[START]

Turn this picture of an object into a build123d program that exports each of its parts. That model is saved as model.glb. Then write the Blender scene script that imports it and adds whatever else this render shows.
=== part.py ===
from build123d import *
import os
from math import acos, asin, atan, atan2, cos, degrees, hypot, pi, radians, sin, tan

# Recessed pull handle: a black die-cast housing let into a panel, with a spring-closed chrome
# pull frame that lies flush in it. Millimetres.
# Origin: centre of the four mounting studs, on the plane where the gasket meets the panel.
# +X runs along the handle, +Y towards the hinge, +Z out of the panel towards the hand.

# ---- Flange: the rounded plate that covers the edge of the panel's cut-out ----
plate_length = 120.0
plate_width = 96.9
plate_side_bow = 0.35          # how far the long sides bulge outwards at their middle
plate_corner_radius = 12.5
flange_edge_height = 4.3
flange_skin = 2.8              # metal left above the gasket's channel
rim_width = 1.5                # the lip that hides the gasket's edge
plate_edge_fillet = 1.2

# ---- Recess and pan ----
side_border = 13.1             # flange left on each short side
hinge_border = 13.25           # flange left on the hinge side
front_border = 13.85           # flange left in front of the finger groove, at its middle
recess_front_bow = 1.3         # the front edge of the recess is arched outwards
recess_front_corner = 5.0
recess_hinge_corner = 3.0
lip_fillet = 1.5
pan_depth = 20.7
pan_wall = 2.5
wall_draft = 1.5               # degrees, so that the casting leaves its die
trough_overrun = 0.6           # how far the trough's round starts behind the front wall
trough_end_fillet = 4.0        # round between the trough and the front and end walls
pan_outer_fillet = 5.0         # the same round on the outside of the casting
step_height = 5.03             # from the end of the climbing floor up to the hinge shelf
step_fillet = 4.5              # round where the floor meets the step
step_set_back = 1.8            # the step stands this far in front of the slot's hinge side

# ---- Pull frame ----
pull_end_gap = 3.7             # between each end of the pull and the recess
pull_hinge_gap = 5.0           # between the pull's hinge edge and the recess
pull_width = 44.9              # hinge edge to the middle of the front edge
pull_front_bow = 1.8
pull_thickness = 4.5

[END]

# PROBLEM TO WORK ON
Go through the listing and print each line exactly as it appears.

# CORRECT RESULT
Turn this picture of an object into a build123d program that exports each of its parts. That model is saved as model.glb. Then write the Blender scene script that imports it and adds whatever else this render shows.
=== part.py ===
from build123d import *
import os
from math import acos, asin, atan, atan2, cos, degrees, hypot, pi, radians, sin, tan

# Recessed pull handle: a black die-cast housing let into a panel, with a spring-closed chrome
# pull frame that lies flush in it. Millimetres.
# Origin: centre of the four mounting studs, on the plane where the gasket meets the panel.
# +X runs along the handle, +Y towards the hinge, +Z out of the panel towards the hand.

# ---- Flange: the rounded plate that covers the edge of the panel's cut-out ----
plate_length = 120.0
plate_width = 96.9
plate_side_bow = 0.35          # how far the long sides bulge outwards at their middle
plate_corner_radius = 12.5
flange_edge_height = 4.3
flange_skin = 2.8              # metal left above the gasket's channel
rim_width = 1.5                # the lip that hides the gasket's edge
plate_edge_fillet = 1.2

# ---- Recess and pan ----
side_border = 13.1             # flange left on each short side
hinge_border = 13.25           # flange left on the hinge side
front_border = 13.85           # flange left in front of the finger groove, at its middle
recess_front_bow = 1.3         # the front edge of the recess is arched outwards
recess_front_corner = 5.0
recess_hinge_corner = 3.0
lip_fillet = 1.5
pan_depth = 20.7
pan_wall = 2.5
wall_draft = 1.5               # degrees, so that the casting leaves its die
trough_overrun = 0.6           # how far the trough's round starts behind the front wall
trough_end_fillet = 4.0        # round between the trough and the front and end walls
pan_outer_fillet = 5.0         # the same round on the outside of the casting
step_height = 5.03             # from the end of the climbing floor up to the hinge shelf
step_fillet = 4.5              # round where the floor meets the step
step_set_back = 1.8            # the step stands this far in front of the slot's hinge side

# ---- Pull frame ----
pull_end_gap = 3.7             # between each end of the pull and the recess
pull_hinge_gap = 5.0           # between the pull's hinge edge and the recess
pull_width = 44.9              # hinge edge to the middle of the front edge
pull_front_bow = 1.8
pull_thickness = 4.5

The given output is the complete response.